• Problem to work on:
Exactly the lines from the one with "column_pegs();" to the one with "depsgraph = bpy.context.evaluated_depsgraph_get()", both included, are to be printed again; leave out the rest.

Start Dataset section

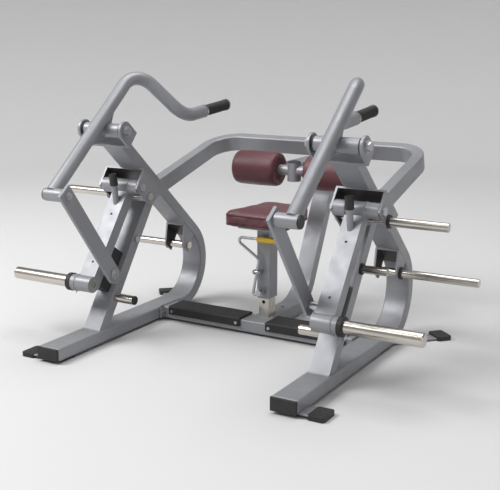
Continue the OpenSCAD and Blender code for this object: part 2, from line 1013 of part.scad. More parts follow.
arm_in = 487;
arm_out = arm_in + arm_w;
horn_boss_in = arm_in;
horn_boss_out = 586;
collar_t = 18;
horn_core_d = 32;
horn_root = 40;
horn_tip_t = 4;
stub_from = on_arm(87, 0);
stub_dir = 98.3;
stub_l = 82;
bumper_l = 48;
stop_x = 524;

module stop_rod(from, l, d) {
    at = stub_from + from * along(stub_dir);
    aim([stop_x, at.x, at.y], [1, 0, 0], [0, cos(stub_dir), sin(stub_dir)])
        cylinder(h = l, d = d);
}

module front_hole(u) {
    at = on_arm(u, arm_set - half_t + 8);
    aim([stop_x, at.x, at.y], [1, 0, 0], -[0, across(arm_dir).x, across(arm_dir).y])
        cylinder(h = 20, d = 10);
}

module weight_arm(s)
    color(paint)
        place()
            side(s)
                difference() {
                    union() {
                        slab(arm_in, arm_out)
                            strip(on_arm(10, arm_set), on_arm(arm_len + 8, arm_set), tube_t);
                        rod(hub_at, bracket_in + plate_t + 1, bracket_out - plate_t - 1, hub_d);
                        rod(horn_at, horn_boss_in, horn_boss_out, horn_boss_d);
                        stop_rod(0, stub_l, 25);
                    }
                    rod(hub_at, bracket_in, bracket_out, axle_d + 2 * run_gap);
                    rod(horn_at, horn_boss_in - 1, horn_boss_out + 1, horn_core_d);
                    for (u = [135, 350])
                        front_hole(u);
                }

module bumper(s)
    color(rubber)
        place()
            side(s)
                stop_rod(stub_l, bumper_l, 33);

module weight_horn(s)
    color(bright)
        place()
            side(s) {
                horn_from = horn_boss_out + collar_t;
                tip_from = horn_from + horn_l - horn_tip_t;
                rod(horn_at, horn_boss_in, horn_boss_out, horn_core_d);
                rod(horn_at, horn_boss_out, horn_from, horn_root);
                rod(horn_at, horn_from, tip_from, horn_d);
                translate([tip_from, horn_at.x, horn_at.y])
                    rotate([0, 90, 0])
                        cylinder(h = horn_tip_t, d1 = horn_d, d2 = horn_d - 2 * horn_tip_t);
            }

module horn_collar(s)
    color(rubber)
        place()
            side(s)
                difference() {
                    rod(horn_at, horn_boss_out, horn_boss_out + collar_t, collar_d);
                    rod(horn_at, horn_boss_out - 1, horn_boss_out + collar_t + 1, horn_root);
                }

module link_pin(s)
    color(bright)
        place()
            side(s) {
                rod(link_foot_at, link_out + face_gap, arm_in, 30);
                rod(link_foot_at, link_in - face_gap, link_out + face_gap, link_pin_d);
                rod(link_foot_at, link_in - face_gap - 5, link_in - face_gap, 44);
                hex_head(link_foot_at, link_in - face_gap - 14, link_in - face_gap - 5, 24);
            }

side_frame(-1);  // side_frame_left
side_frame(1);  // side_frame_right
column(-1);  // column_left
column(1);  // column_right
clevis(-1);  // clevis_left
clevis(1);  // clevis_right
upper_bracket(-1);  // upper_bracket_left
upper_bracket(1);  // upper_bracket_right
lower_bracket(-1);  // lower_bracket_left
lower_bracket(1);  // lower_bracket_right
rear_loop();
cross_member();
centre_frame();
roller_stem();
roller_axle();
stem_cap();
seat_post();
rail_caps();
foot_plates();
rubber_feet();
step_pads();
frame_bolts();
storage_horns(-1);  // storage_horns_left
storage_horns(1);  // storage_horns_right
column_pegs();
peg_rings();
rest_buffers();
pivot_axles();
hub_axles();
handle_arm(-1);  // handle_arm_left
handle_arm(1);  // handle_arm_right
handle_rings(-1);  // handle_rings_left
handle_rings(1);  // handle_rings_right
grip(-1);  // grip_left
grip(1);  // grip_right
grip_collars(-1);  // grip_collars_left
grip_collars(1);  // grip_collars_right
link(-1);  // link_left
link(1);  // link_right
link_bolt(-1);  // link_bolt_left
link_bolt(1);  // link_bolt_right
weight_arm(-1);  // weight_arm_left
weight_arm(1);  // weight_arm_right
bumper(-1);  // bumper_left
bumper(1);  // bumper_right
weight_horn(-1);  // weight_horn_left
weight_horn(1);  // weight_horn_right
horn_collar(-1);  // horn_collar_left
horn_collar(1);  // horn_collar_right
link_pin(-1);  // link_pin_left
link_pin(1);  // link_pin_right
seat_carriage();
seat_pad();
lever_bolt();
seat_lever();
lever_grip();
lock_pin();
roller(-1);  // roller_left
roller(1);  // roller_right
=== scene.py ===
import json
from math import ceil, cos, pi, radians, sin

import bmesh
import bpy
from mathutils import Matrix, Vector, noise


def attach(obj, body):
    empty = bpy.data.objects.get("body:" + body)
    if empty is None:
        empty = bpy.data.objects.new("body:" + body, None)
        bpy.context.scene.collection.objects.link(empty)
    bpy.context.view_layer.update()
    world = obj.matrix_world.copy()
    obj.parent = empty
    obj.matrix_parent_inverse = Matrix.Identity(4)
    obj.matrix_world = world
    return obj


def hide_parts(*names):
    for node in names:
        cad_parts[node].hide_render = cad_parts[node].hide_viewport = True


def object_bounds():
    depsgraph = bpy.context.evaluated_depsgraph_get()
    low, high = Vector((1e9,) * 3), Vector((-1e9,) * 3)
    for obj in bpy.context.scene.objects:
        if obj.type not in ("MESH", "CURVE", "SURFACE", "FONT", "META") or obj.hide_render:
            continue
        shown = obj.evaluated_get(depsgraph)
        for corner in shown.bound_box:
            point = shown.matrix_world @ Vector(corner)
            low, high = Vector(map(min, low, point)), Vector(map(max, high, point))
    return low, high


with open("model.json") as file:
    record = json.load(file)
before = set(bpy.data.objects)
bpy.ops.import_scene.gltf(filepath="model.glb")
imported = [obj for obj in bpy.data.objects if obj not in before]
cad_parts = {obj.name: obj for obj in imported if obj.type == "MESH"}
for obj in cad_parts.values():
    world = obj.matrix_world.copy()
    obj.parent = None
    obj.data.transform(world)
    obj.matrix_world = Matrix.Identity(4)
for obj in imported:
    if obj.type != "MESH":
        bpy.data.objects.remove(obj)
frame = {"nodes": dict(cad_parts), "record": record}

CAD_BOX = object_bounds()
BODIES = frame["record"]["behaviour"]["bodies"]
BODY_OF = {node: body for body, nodes in BODIES.items() for node in nodes}
SLOT_OF = {part["node"]: part["material_slot"] for part in frame["record"]["subparts"]}
SIDES = {"left": -1.0, "right": 1.0}
MM = 0.001
HALF_DEPTH = CAD_BOX[1][1]  # the front caps stand at -HALF_DEPTH, the rear bend at +HALF_DEPTH


# ---- Node materials ----

MIX_FACTOR, MIX_FIRST, MIX_SECOND, MIX_RESULT = 0, 6, 7, 2  # a colour mix's sockets
ON_EDGE = 0.88      # how well a rounded and a true normal agree on an edge
ON_FACE = 0.992     # and on a flat face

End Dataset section

• Reply to the exercise:
column_pegs();
peg_rings();
rest_buffers();
pivot_axles();
hub_axles();
handle_arm(-1);  // handle_arm_left
handle_arm(1);  // handle_arm_right
handle_rings(-1);  // handle_rings_left
handle_rings(1);  // handle_rings_right
grip(-1);  // grip_left
grip(1);  // grip_right
grip_collars(-1);  // grip_collars_left
grip_collars(1);  // grip_collars_right
link(-1);  // link_left
link(1);  // link_right
link_bolt(-1);  // link_bolt_left
link_bolt(1);  // link_bolt_right
weight_arm(-1);  // weight_arm_left
weight_arm(1);  // weight_arm_right
bumper(-1);  // bumper_left
bumper(1);  // bumper_right
weight_horn(-1);  // weight_horn_left
weight_horn(1);  // weight_horn_right
horn_collar(-1);  // horn_collar_left
horn_collar(1);  // horn_collar_right
link_pin(-1);  // link_pin_left
link_pin(1);  // link_pin_right
seat_carriage();
seat_pad();
lever_bolt();
seat_lever();
lever_grip();
lock_pin();
roller(-1);  // roller_left
roller(1);  // roller_right
=== scene.py ===
import json
from math import ceil, cos, pi, radians, sin

import bmesh
import bpy
from mathutils import Matrix, Vector, noise


def attach(obj, body):
    empty = bpy.data.objects.get("body:" + body)
    if empty is None:
        empty = bpy.data.objects.new("body:" + body, None)
        bpy.context.scene.collection.objects.link(empty)
    bpy.context.view_layer.update()
    world = obj.matrix_world.copy()
    obj.parent = empty
    obj.matrix_parent_inverse = Matrix.Identity(4)
    obj.matrix_world = world
    return obj


def hide_parts(*names):
    for node in names:
        cad_parts[node].hide_render = cad_parts[node].hide_viewport = True


def object_bounds():
    depsgraph = bpy.context.evaluated_depsgraph_get()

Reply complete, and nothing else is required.